In the days before donor-advised funds, testators of significant wealth often established perpetual trusts to provide ongoing support to charities. These older giving vehicles still exist, providing benefits to organizations. In 1956, Richard Wells, a Class of 1924 graduate of Virginia Military Institute (VMI), created such a trust for his alma mater. Wells died in 1968, and upon the death of Mrs. Wells in 2004, the payments to VMI began. Wells had stipulated that the trustee distribute the “net income” of the trust on an annual basis to VMI Foundation, a public charity that holds and manages VMI’s assets.

After Wells’ death, when his trust had become irrevocable, the Tax Reform Act of 1969 included statutory changes that reclassified the trust as a private foundation. The private foundation rules impose certain additional expenses on the Wells Trust, which holds more than $2 million and provides an annual benefit to VMI of roughly $70,000. PNC, the corporate successor to the original trustee, charges yearly fees of $20,000. Expenses of private foundation compliance are $5,000.

In 2019, VMI sought court approval to terminate the Wells Trust and distribute its assets immediately. VMI asserted that the termination would make more funds available for Wells’ charitable purposes by eliminating the private foundation expenses and reducing the cost of investment management. (VMI claimed that its internal management would cost much less than PNC’s.)  VMI also argued that the flexible distribution policy that it could implement would be a more productive use of Wells’ assets than the rigid formula mandated by the terms of the trust and the private foundation spending rules.

The court agreed with VMI’s assessment of the benefits of termination.
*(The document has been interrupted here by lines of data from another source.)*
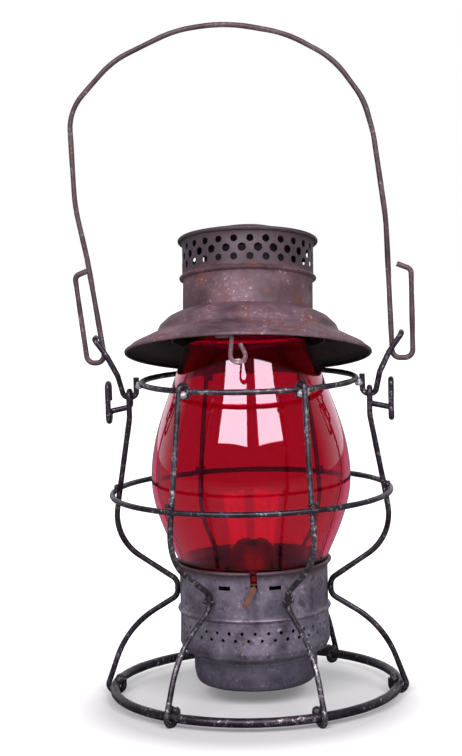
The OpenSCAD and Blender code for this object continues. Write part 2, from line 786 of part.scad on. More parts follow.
module lid_collar() {
    foot = [globe_top_r + 9, brim_z + 8.5];
    outline = [foot, foot + [-0.6, 1.5], [chimney_r + 3.4, brim_z + dome_h - 2.1]];
    color(rust) at_lid() union() {
        spun(outline, sheet);
        ring(foot[0], foot[1], 1.6);
    }
}

// A strip of sheet that lies under the dome, between two distances from the axis.
module under_dome(from_r, to_r) {
    line = [[to_r, seat_z - (to_r - seat_r) * tan(slope)], [from_r, seat_z + (seat_r - from_r) * tan(slope)]];
    lower = beside(line, sheet + seat_gap);
    rotate_extrude() polygon(concat(lower, backwards(beside(lower, 0.8))));
}

// The space under the strips that lie against the dome.
module below_strips() {
    drop = (sheet + seat_gap + 0.1) / cos(slope);
    rotate_extrude() polygon([
        [0, brim_z - 5], [brim_r, brim_z - 5],
        [brim_r, seat_z - (brim_r - seat_r) * tan(slope) - drop], [0, seat_z + seat_r * tan(slope) - drop]
    ]);
}

strap_wall = 0.8;
module hinge_strap() {
    color(rust) at_lid() difference() {
        union() {
            intersection() {
                under_dome(seat_r - 3.5, hinge_y - 0.5);
                translate([-hinge_w / 2, 0, 0]) cube([hinge_w, 100, 300]);
            }
            translate([0, hinge_y, hinge_z]) rotate([0, 90, 0])
                cylinder(r = hinge_bore_r + strap_wall, h = hinge_w, center = true, $fn = 48);
            intersection() {
                translate([-hinge_w / 2, hinge_y - 1.9, hinge_z + 1.5]) cube([hinge_w, 1.2, 6]);
                below_strips();
            }
        }
        translate([0, hinge_y, hinge_z]) rotate([0, 90, 0])
            cylinder(r = hinge_bore_r, h = hinge_w + 2, center = true, $fn = 48);
        for (x = rivet_x)
            at_rivet(x) cylinder(r = rivet_r + 0.05, h = 10, center = true, $fn = 32);
    }
}

module lid_rivets() {
    color(rust) at_lid() for (x = rivet_x)
        at_rivet(x) {
            translate([0, 0, -2.4]) cylinder(r = rivet_r, h = 3, $fn = 32);
            translate([0, 0, 0.15]) difference() {
                sphere(r = 2, $fn = 32);
                translate([-5, -5, -10.3]) cube([10, 10, 10.6]);
            }
            translate([0, 0, -2.6]) cylinder(r = 1.7, h = 0.6, $fn = 32);
        }
}

latch_z = brim_z + 1.1;
latch_mid_x = -5.25;
bracket_w = 16.5;
knuckle_x = -11.5; // left end of the knuckle that the latch loop turns in
knuckle_l = 6.3;
knuckle_wall = 0.5;
module latch_bracket() {
    bore = latch_wire / 2 + 0.08;
    color(rust) at_lid() {
        difference() {
            union() {
                intersection() {
                    under_dome(seat_r - 2.5, seat_r + 8.2);
                    translate([latch_mid_x - bracket_w / 2, -100, 0]) cube([bracket_w, 100, 300]);
                }
                translate([knuckle_x, -latch_r, latch_z]) rotate([0, 90, 0])
                    cylinder(r = bore + knuckle_wall, h = knuckle_l, $fn = 48);
                intersection() {
                    translate([knuckle_x, -latch_r - 0.4, latch_z + 1.5]) cube([knuckle_l, 0.8, 6]);
                    below_strips();
                }
            }
            translate([latch_mid_x - bracket_w, -latch_r, latch_z]) rotate([0, 90, 0])
                cylinder(r = bore, h = 2 * bracket_w, $fn = 48);
        }
        for (x = tab_x)
            at_tab(x) {
                translate([-tab_w / 2, -tab_t / 2, -1.4]) cube([tab_w, tab_t, 2.0]);
                translate([-tab_w / 2, -tab_t / 2, 0.1]) cube([tab_w, 2.6, 0.5]);
            }
    }
}

// The latch loop turns in the bracket and hangs straight down.
module latch_loop() {
    points = [
        [knuckle_x - 0.6, 0, 0],
        [-3, 0, 0],
        [-4.6, 0, -latch_l],
        [6, 0, -latch_l],
        [1.2, 0, 10.5 - latch_l]
    ];
    color(rust) at_lid() translate([0, -latch_r, latch_z]) rotate([lid_open, 0, 0])
        wire(points, [1.8, 4, 3.6], latch_wire);
}

/* Bail */

// The bow is bent a little out of true, as a used one is.
module bail() {
    z = bail_pivot_z;
    in_r = bail_strand_r;
    out_r = bail_strand_r + bail_slot_w;
    l = bail_slot_l;
    points = [
        [-in_r - 7.9, 0, z + l + 3.2],
        [-out_r - 5.6, 0, z + l],
        [-out_r, 0, z],
        [-in_r, 0, z],
        [-in_r - 8.6, 0, z + 60],
        [-in_r - 14.6, 0, z + 90],
        [-in_r - 16.1, 0, z + bail_h - 46.5],
        [-in_r + 9.5, 0, z + bail_h - 19.5],
        [-in_r + 45, 0, z + bail_h - 3.6],
        [-8, 0, z + bail_h],
        [26, 0, z + bail_h - 7],
        [in_r - 29.5, 0, z + bail_h - 22],
        [in_r - 13.3, 0, z + bail_h - 45],
        [in_r - 8.3, 0, z + bail_h - 64],
        [in_r - 2.2, 0, z + 78],
        [in_r, 0, z],
        [out_r + 1.2, 0, z],
        [out_r + 1, 0, z + l],
        [in_r + 3.4, 0, z + l + 3.2]
    ];
    r = bail_slot_w / 2 - 0.6; // bend at the bottom of a slot
    color(rust) wire(points, [3.4, r, r, 150, 100, 28, 50, 70, 90, 70, 50, 40, 60, 150, r, r, 3.4], bail_wire);
}

base_ring();
middle_ring();
top_ring();
guard_left();
guard_right();
guard_front_left();
guard_front_right();
guard_back_left();
guard_back_right();
ear_left();
ear_right();
solder_joints();
burner_cup();
well();
fount();
fount_collar();
burner_plate();
burner_body();
wick_tube();
burner_cone();
wick();
wick_shaft();
thumb_lever();
globe();
lid_dome();
chimney();
chimney_cap();
draft_tube();
lid_collar();
hinge_strap();
lid_rivets();
latch_bracket();
latch_loop();
bail();
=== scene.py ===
# %% [markdown]
# A railroad hand lantern: a wire cage on a ring base, a perforated burner cup, a ruby globe, a
# hinged lid with a pierced chimney, and a bowed wire bail. The solid model of its pieces is loaded
# as a fixed frame, in metres, with +Z up and the front along -Y. This lesson dresses that frame: it
# gives each piece a smooth or worn surface, paints it with procedural materials, lights it and sets
# the camera.

# %% Load the frame
import json
import math

import bmesh
import bpy
from mathutils import Matrix, Vector, noise


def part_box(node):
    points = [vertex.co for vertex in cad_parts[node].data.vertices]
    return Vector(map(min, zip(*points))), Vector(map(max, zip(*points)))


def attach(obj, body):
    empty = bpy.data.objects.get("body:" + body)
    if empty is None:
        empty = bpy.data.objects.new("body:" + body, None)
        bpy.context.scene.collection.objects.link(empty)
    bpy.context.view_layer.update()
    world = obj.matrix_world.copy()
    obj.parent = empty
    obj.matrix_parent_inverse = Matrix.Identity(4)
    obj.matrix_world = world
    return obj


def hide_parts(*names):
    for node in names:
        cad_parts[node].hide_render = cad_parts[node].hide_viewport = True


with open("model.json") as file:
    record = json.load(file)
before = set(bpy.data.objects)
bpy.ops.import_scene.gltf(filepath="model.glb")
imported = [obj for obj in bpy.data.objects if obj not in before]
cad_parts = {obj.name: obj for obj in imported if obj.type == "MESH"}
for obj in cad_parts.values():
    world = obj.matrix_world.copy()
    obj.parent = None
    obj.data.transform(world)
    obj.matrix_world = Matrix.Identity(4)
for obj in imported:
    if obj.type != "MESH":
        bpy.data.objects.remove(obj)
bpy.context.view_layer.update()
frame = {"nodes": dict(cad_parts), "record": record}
MM = 0.001
print("pieces in the frame:", len(frame["nodes"]))

# %% [markdown]
# A procedural material is a tree of nodes. The same few come back in every finish of the lantern: a
# noise, a remap of its values, a blend of two colours, a ramp over the height and a little relief.
# Each could be wired by hand every time, but a short helper for each keeps the recipes readable.
# Every pattern reads Object coordinates, so it sits still on its piece when the lid or the bail
# moves.


# %% Node helpers
def new_material(name):
    """An empty node material, its node tree and its Principled shader."""
    material = bpy.data.materials.new(name)
    material.use_nodes = True
    tree = material.node_tree
    return material, tree, tree.nodes["Principled BSDF"]


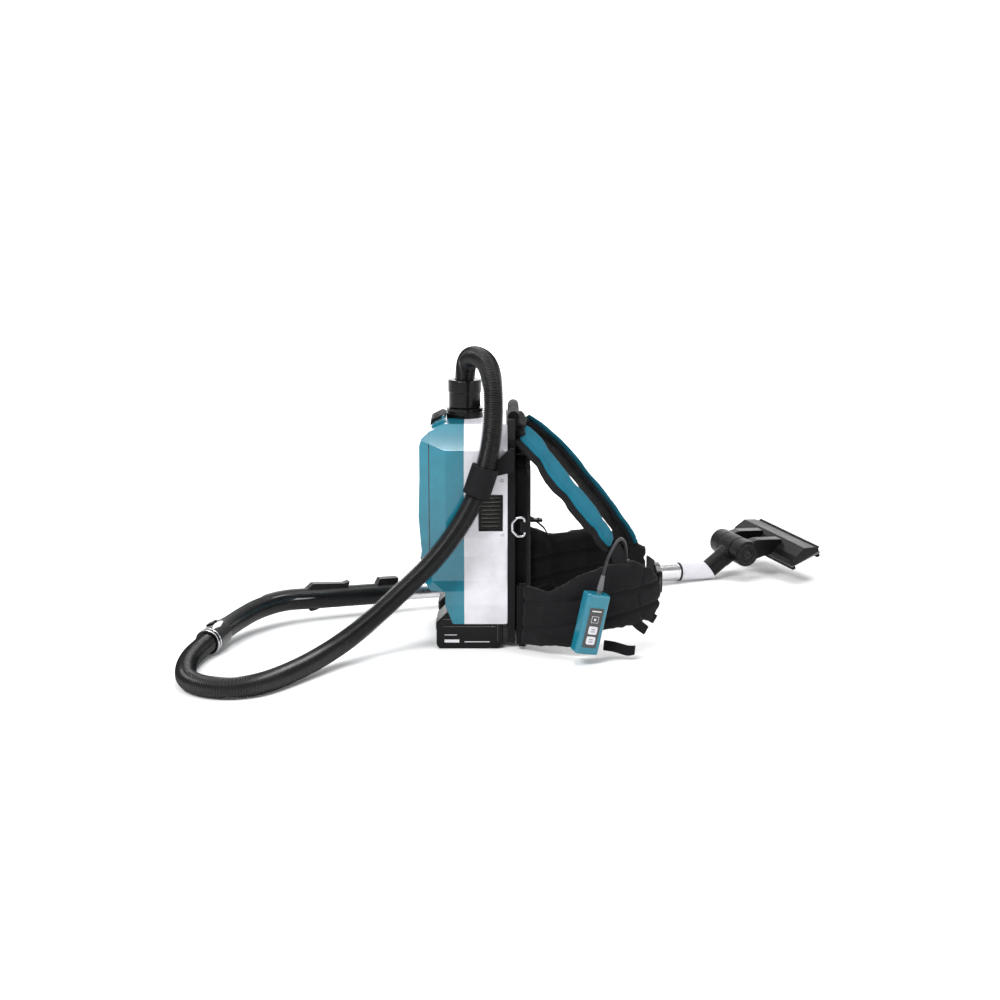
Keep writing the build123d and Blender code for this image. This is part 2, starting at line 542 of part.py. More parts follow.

Nonetheless, it declined to rewrite Mr. Wells’ estate plan. Even though the trust was not achieving optimal economy, it was providing a substantial benefit to the beneficiary and would continue to do so for a long time. VMI’s arguments failed to show that the trust’s expenses were “unreasonably out of proportion to the charitable benefits,” which is the legal standard for termination. The Wells Trust would remain as drafted. (In Re Trust B Under Agreement of Wells, ____A.3d_____(Pa. 2024))

CCK COMMENT: Although inapplicable to the situation in Wells, some states have adopted procedures for the termination of smaller trusts that are no longer achieving their original purpose.